Ruby likes to sleep with the tip of her tongue sticking out. Except in this photo she's just waking up. Looks like she's giving me a raspberry. Raw processed in Lightroom.

Late Night at Pei-Wei

Late Thursday night at Pei-Wei. Picked up an order of sesame chicken and brown rice. Processed in Lightroom from raw.

I keep bouncing back and forth between JPEG and raw processing. Every time I pull JPEG out of the camera and then look at it a little closely (not even 100%) I keep seeing speckles and mud-like artifacts in the shadows. If I run the raw through Lightroom I get clean shadows. I might get grain, but I can live with grain. I just can't abide the "mud" that the Olympus JPEG engine produces in the shadows. I'm getting some prints made so I can see if there's any difference between the in-camera produced JPEGs and the Lightroom produced JPEGs. I'm also going to adjust the settings a bit to truly match what the E-P2 produces. I should have done this a while back, but I didn't know any better.

So I guess I will continue to work with RAW, but leave everything else the same in-camera. Maybe change the default settings in Lightroom as well.

Comments

  1. Good photos, Bill.

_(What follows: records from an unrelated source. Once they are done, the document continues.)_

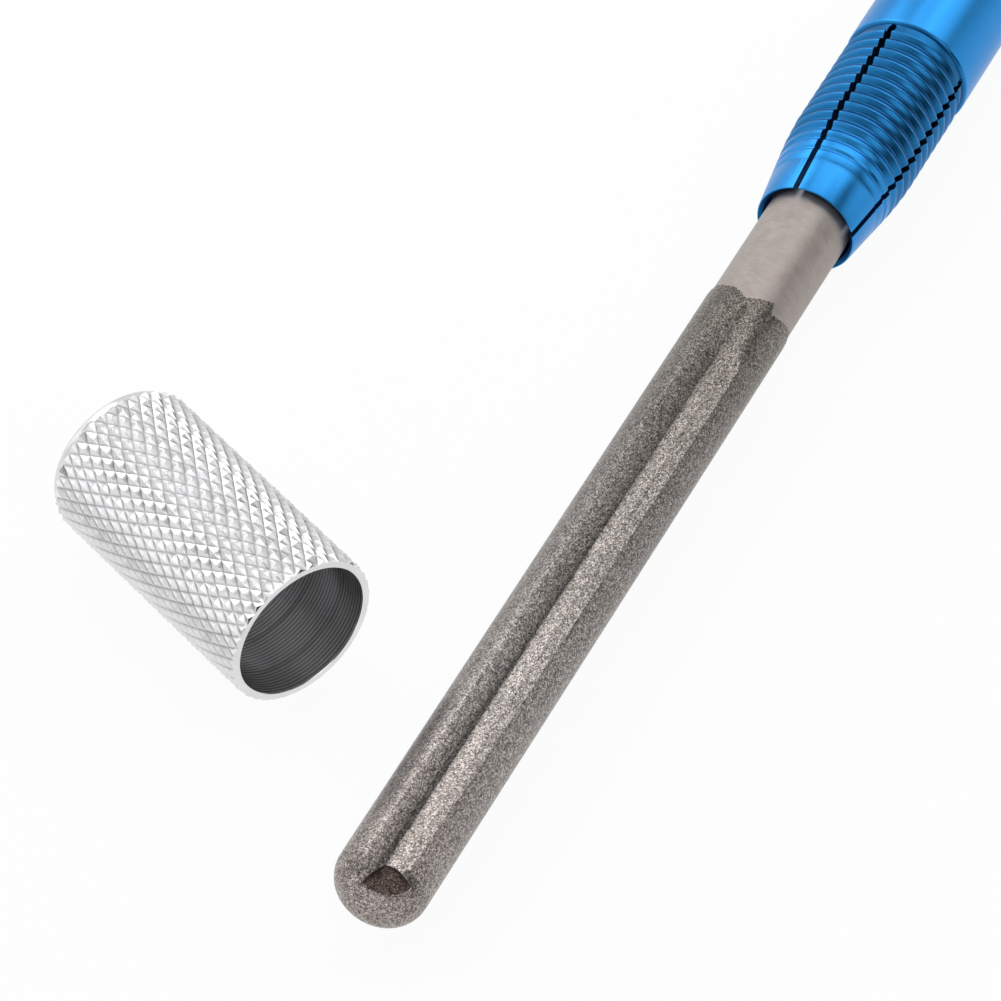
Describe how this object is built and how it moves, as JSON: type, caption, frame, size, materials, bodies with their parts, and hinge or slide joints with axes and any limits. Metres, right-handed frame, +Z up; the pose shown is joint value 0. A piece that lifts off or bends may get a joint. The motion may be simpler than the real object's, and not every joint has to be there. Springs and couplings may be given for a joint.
{
  "type": "diamond sharpening pen",
  "caption": "Pen-shaped sharpener: a diamond-coated grooved steel rod held by a split threaded collet in a round aluminium handle, with its knurled clamping nut taken off.",
  "frame": {"origin": "centre of the butt's flat end face, on the pen's axis", "axes": "+X along the pen towards the rod's tip, +Z up from the surface that the pen and its nut lie on"},
  "size_m": [0.179, 0.0418, 0.012],
  "materials": {
    "blue_anodised": "blue anodised, satin",
    "coated_steel": "bare steel shank, the rest plated with diamond grit",
    "bright_aluminium": "bright, knurled"
  },
  "bodies": {
    "handle": {"handle_tube": "blue_anodised", "butt_plug": "blue_anodised", "collet_nut": "bright_aluminium"},
    "rod": {"sharpening_rod": "coated_steel"}
  },
  "joints": [
    {"name": "rod_slide", "type": "slide", "parent": "handle", "child": "rod", "axis": [1, 0, 0], "range_m": [-0.071, 0.0055]}
  ]
}
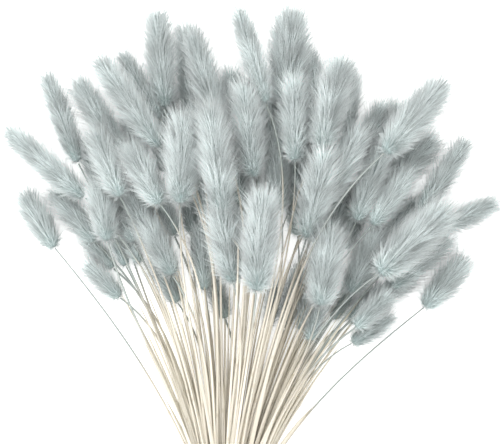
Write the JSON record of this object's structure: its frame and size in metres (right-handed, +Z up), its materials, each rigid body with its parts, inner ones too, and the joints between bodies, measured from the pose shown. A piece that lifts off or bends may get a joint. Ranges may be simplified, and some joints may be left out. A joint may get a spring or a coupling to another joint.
{
  "type": "dried hare's-tail grass bunch",
  "caption": "Tied bunch of dried hare's-tail grass lying on its side, with furry oval blue-grey seed heads fanning out on thin cream stems.",
  "frame": {"origin": "on the surface that the bunch lies on, under the middle of its bounding box", "axes": "+Y along the stems from the cut ends to the seed heads, +Z up from the surface, +X across the fan"},
  "size_m": [0.3454, 0.4536, 0.0932],
  "materials": {
    "seed_heads": "matte",
    "stems": "matte",
    "twine": "matte"
  },
  "bodies": {
    "root": {"stems": "stems", "tie": "twine", "head_01": "seed_heads", "head_02": "seed_heads", "head_03": "seed_heads", "head_04": "seed_heads", "head_05_06": "seed_heads", "head_78_07": "seed_heads", "head_08": "seed_heads", "head_09": "seed_heads", "head_10": "seed_heads", "head_71_80_11_67": "seed_heads", "head_12": "seed_heads", "head_13": "seed_heads", "head_14": "seed_heads", "head_15": "seed_heads", "head_16": "seed_heads", "head_81_17_61": "seed_heads", "head_18": "seed_heads", "head_19": "seed_heads", "head_20": "seed_heads", "head_21": "seed_heads", "head_22": "seed_heads", "head_23": "seed_heads", "head_24": "seed_heads", "head_31_25": "seed_heads", "head_26": "seed_heads", "head_27": "seed_heads", "head_33_28_30_34": "seed_heads", "head_29": "seed_heads", "head_32": "seed_heads", "head_35": "seed_heads", "head_36": "seed_heads", "head_37": "seed_heads", "head_38": "seed_heads", "head_39": "seed_heads", "head_40_42": "seed_heads", "head_66_75_41_68": "seed_heads", "head_43": "seed_heads", "head_70_79_44": "seed_heads", "head_63_45": "seed_heads", "head_46": "seed_heads", "head_47": "seed_heads", "head_48": "seed_heads", "head_49": "seed_heads", "head_50": "seed_heads", "head_51": "seed_heads", "head_52": "seed_heads", "head_53": "seed_heads", "head_54": "seed_heads", "head_56_59_55": "seed_heads", "head_57": "seed_heads", "head_58": "seed_heads", "head_60_62": "seed_heads", "head_76_64_65": "seed_heads", "head_69": "seed_heads", "head_72": "seed_heads", "head_73": "seed_heads", "head_74": "seed_heads", "head_77": "seed_heads"}
  },
  "joints": []
}
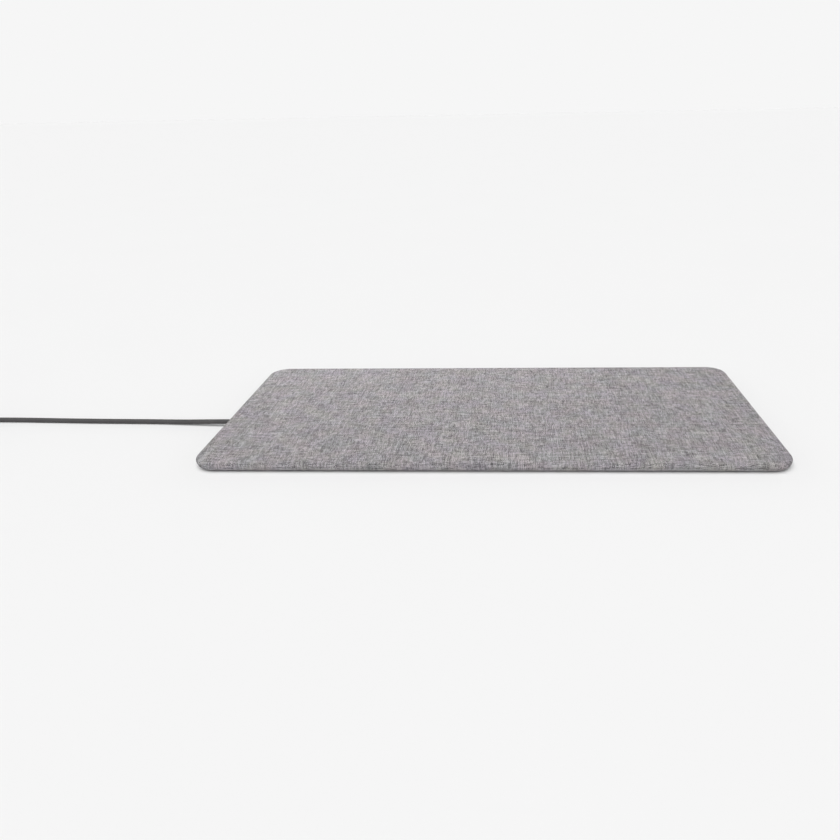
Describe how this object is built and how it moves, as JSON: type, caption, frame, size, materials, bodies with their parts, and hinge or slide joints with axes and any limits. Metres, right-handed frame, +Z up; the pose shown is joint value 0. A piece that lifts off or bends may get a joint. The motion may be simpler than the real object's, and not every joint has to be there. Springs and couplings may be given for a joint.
{
  "type": "wireless charging pad",
  "caption": "Thin rectangular charging mat covered in woven cloth, with rounded corners, a rounded edge, a non-slip base and a side-exit supply lead.",
  "frame": {"origin": "centre of the underside of the mat's footprint, on the surface that it stands on", "axes": "+X along the mat's long side, away from the supply lead; +Y towards the mat's back; +Z up, out of the charging face"},
  "size_m": [0.6699, 0.178, 0.0139],
  "materials": {
    "cover_cloth": "grey melange plain weave, matt",
    "soft_foam": "closed-cell foam",
    "shell_plastic": "fine spark texture",
    "base_silicone": "matt anti-slip silicone",
    "adhesive_film": "thin double-sided film",
    "screw_steel": "zinc plated",
    "wire_jacket": "insulated wire",
    "litz_copper": "enamelled litz wire",
    "ferrite_black": "sintered, matt",
    "spreader_aluminium": "rolled sheet",
    "clamp_steel": "stamped sheet",
    "board_green": "solder mask",
    "component_black": "moulded package",
    "capacitor_tan": "ceramic chip",
    "connector_white": "nylon",
    "cord_jacket": "smooth matt elastomer",
    "bushing_rubber": "moulded elastomer",
    "tie_strap": "hook-and-loop strap",
    "plug_grip": "moulded grip, fine texture",
    "plug_metal": "drawn steel sleeve",
    "plug_insert_black": "moulded insulator"
  },
  "bodies": {
    "root": {"base_adhesive": "adhesive_film", "base_mat": "base_silicone", "board_header": "connector_white", "board_resistors": "component_black", "board_screws": "screw_steel", "bushing_clamp": "clamp_steel", "clamp_screws": "screw_steel", "coil_centre": "litz_copper", "coil_leads_centre": "wire_jacket", "coil_leads_left": "wire_jacket", "coil_leads_right": "wire_jacket", "coil_left": "litz_copper", "coil_right": "litz_copper", "coil_tape_centre": "adhesive_film", "coil_tape_left": "adhesive_film", "coil_tape_right": "adhesive_film", "control_chip": "component_black", "cord_bushing": "bushing_rubber", "cord_coil": "cord_jacket", "cord_lead": "cord_jacket", "cord_tail": "cord_jacket", "cord_tie": "tie_strap", "driver_chips": "component_black", "fabric_cover": "cover_cloth", "ferrite_centre": "ferrite_black", "ferrite_left": "ferrite_black", "ferrite_right": "ferrite_black", "filter_capacitors": "capacitor_tan", "foam_adhesive": "adhesive_film", "foam_layer": "soft_foam", "heat_spreader": "spreader_aluminium", "housing_screws": "screw_steel", "lead_connector": "connector_white", "lead_wires": "wire_jacket", "lower_housing": "shell_plastic", "main_board": "board_green", "plug_body": "plug_grip", "plug_insert": "plug_insert_black", "plug_relief": "plug_grip", "plug_shell": "plug_metal", "power_inductor": "component_black", "resonant_capacitors": "capacitor_tan", "temperature_sensors": "component_black", "upper_housing": "shell_plastic"}
  },
  "joints": []
}
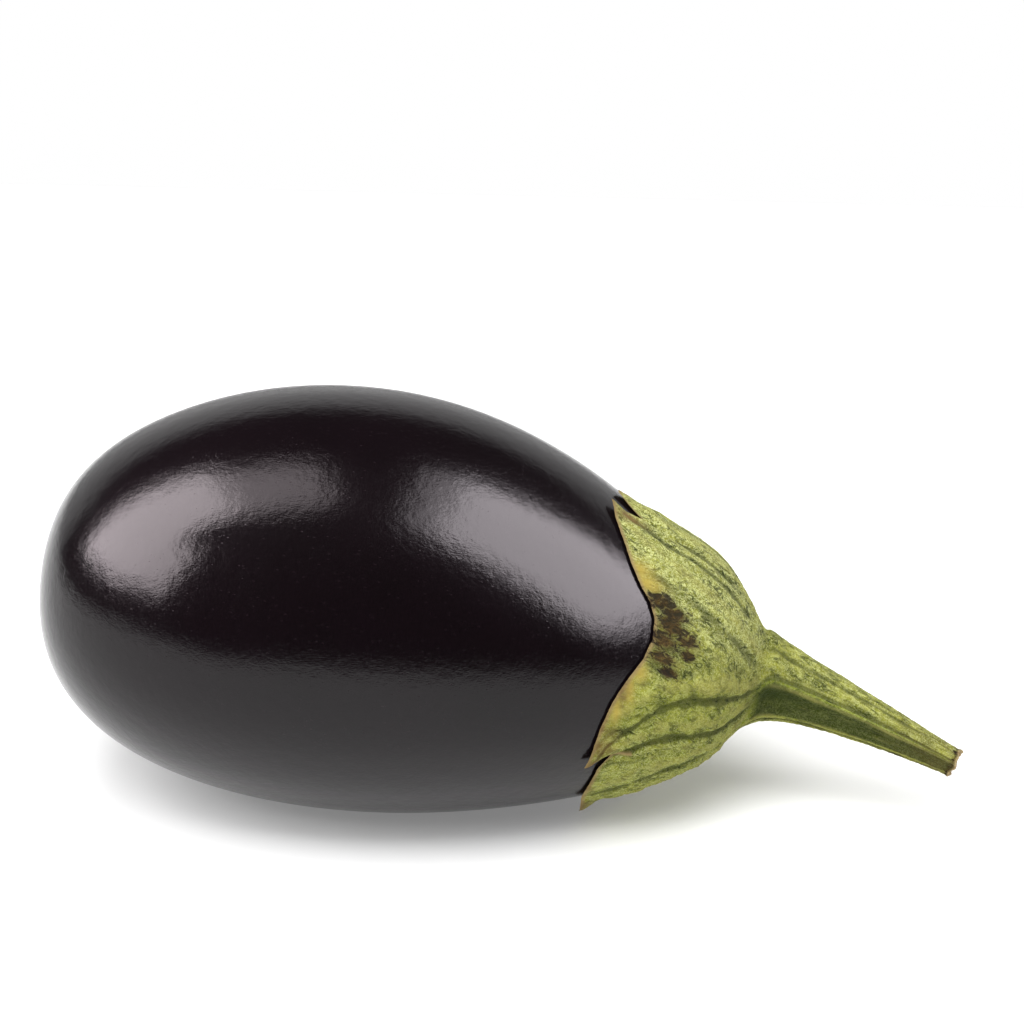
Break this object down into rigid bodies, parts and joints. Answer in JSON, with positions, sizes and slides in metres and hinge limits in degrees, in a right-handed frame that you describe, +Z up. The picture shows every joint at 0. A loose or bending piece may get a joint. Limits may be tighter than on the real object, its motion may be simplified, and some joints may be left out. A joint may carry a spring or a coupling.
{
  "type": "eggplant",
  "caption": "Whole dark glossy oval eggplant lying on its side, with a green calyx of fused pointed sepals and a short cut stem.",
  "frame": {"origin": "middle of the small flat spot that the fruit rests on", "axes": "+X along the fruit's length towards the cut stem, +Z up, away from the surface it lies on"},
  "size_m": [0.2181, 0.1, 0.1],
  "materials": {
    "aubergine_skin": "gloss",
    "sepal_green": "matte",
    "stem_green": "matte"
  },
  "bodies": {
    "root": {"fruit": "aubergine_skin", "calyx": "sepal_green", "stem": "stem_green"}
  },
  "joints": []
}
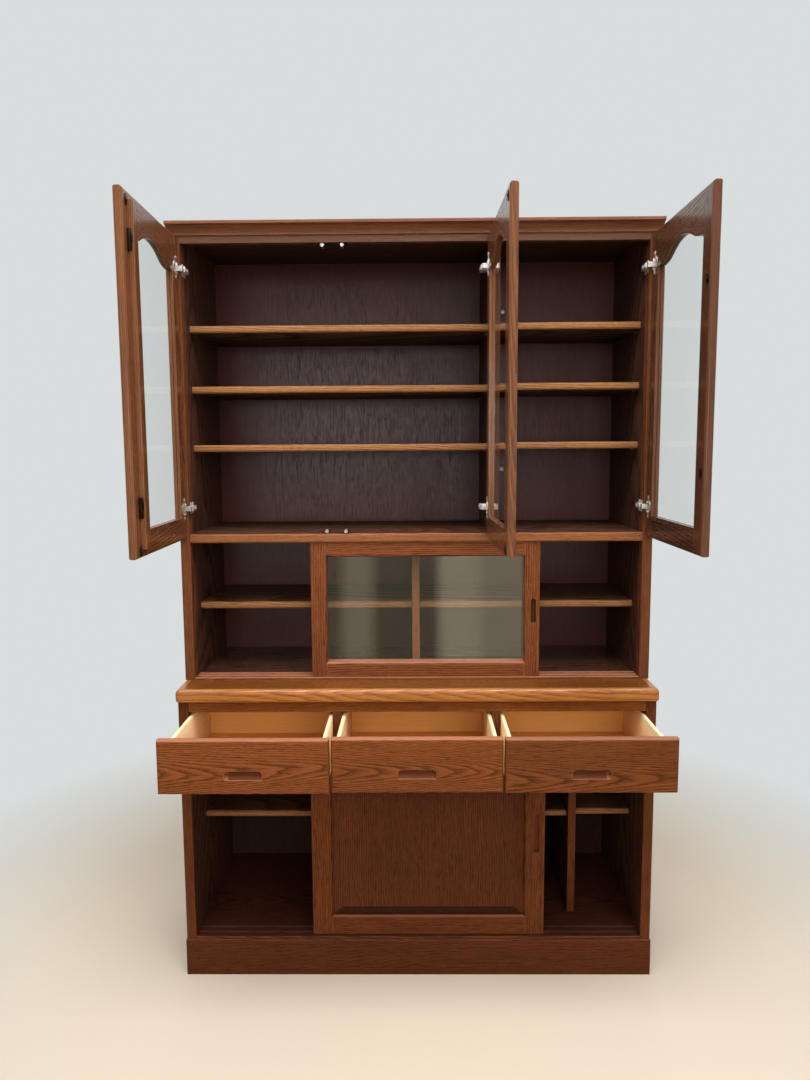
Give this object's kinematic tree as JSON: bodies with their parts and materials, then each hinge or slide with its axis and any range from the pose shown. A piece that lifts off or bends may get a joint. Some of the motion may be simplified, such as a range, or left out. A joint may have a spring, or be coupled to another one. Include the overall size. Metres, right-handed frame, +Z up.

And the same here, with what you describe as your new workflow: I'm still shooting both raw & jpg with my E-520, and process the raws with a virtualized Windows7 (only 1.5GB RAM), and running Olympus Viewer 2 in it. So I more or less process "in camera", but later.

    The one thing I cannot warm up to is in-camera (or in-OV2) sharpening; for this and for the prevention of clipping highlights or shadows, and also for slight adjustments to curves I additionally fire up Raw Therapee on Linux - after saving the output of OV2 as 16 bit tiff.

    Complicated? Naah, not really. Once you get the hang of it, it's a matter of minutes for a couple of photos which are probably worth it. And yes, that also includes "documentary" pictures for my blog.